By Ruben Lone
Sometimes a whole record label isn’t quite as great as the sum of its parts. Case in point for Island Def Jam, the Universal Music Group subsidiary comprising the Island, Def Jam, and Motown record labels. The layers of sublabels belonging to the various companies are deep, but Island Def Jam’s daughter labels are known as home to Kanye West, Drake, Erykah Badu, Bon Jovi, and other huge pop acts. The move comes after Barry Weiss, CEO of Island Def Jam and Universal Motown Republic Group resigned from his position, spurring a drastic adjustment that allows Island, Def Jam, and Motown to handle their own publicity and A&R.
Though the label claims to be giving each subsidiary its own independence, the move seems to reflect a shift back from labels being corporate giants to being brands that carry their own aesthetics and artistic values. As independent labels and artists become more successful from visible online presences and organic outreach (and making better music on smaller budgets), major labels are less attractive to artists who can maintain their artistic integrity without the looming dollar signs of the corporate music machines.

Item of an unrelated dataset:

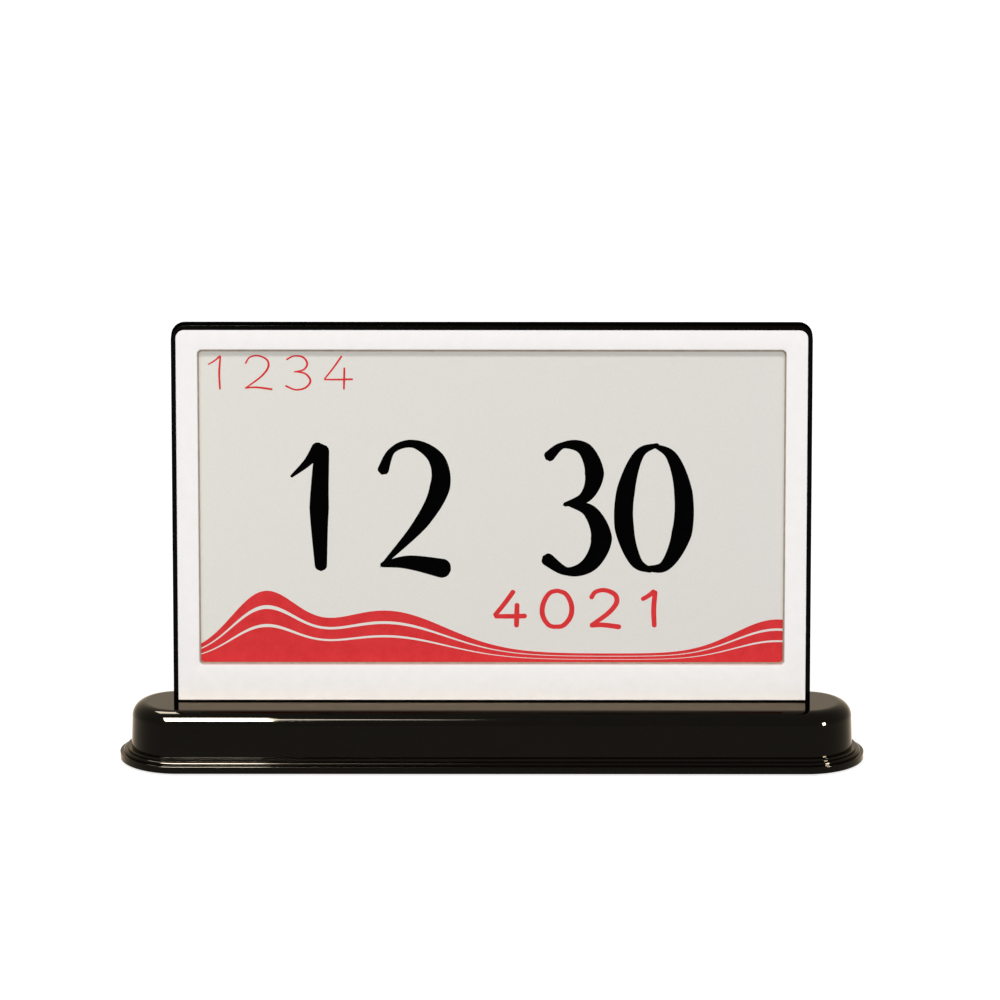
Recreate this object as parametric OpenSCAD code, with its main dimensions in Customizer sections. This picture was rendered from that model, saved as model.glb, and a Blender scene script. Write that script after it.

What’s more, it seems the industry is retracting from its decade of compression, when the “Big Six” turned into the “Big Three,” made of Universal, Sony, and Warner. From a business perspective, majors are better off breaking large struggling assets such as Island Def Jam into parts that are more easily managed without an extra line of command. Yes, letting the individual labels function on their own will hopefully ensure focused creative direction for their respective artists, but it also helps Universal address each label’s interests appropriately. The industry is long overdue for a corporate restructuring effort, but that effort is merely speculative without a philosophic overhaul that values music over money —and it’s unlikely that it will come from the top down.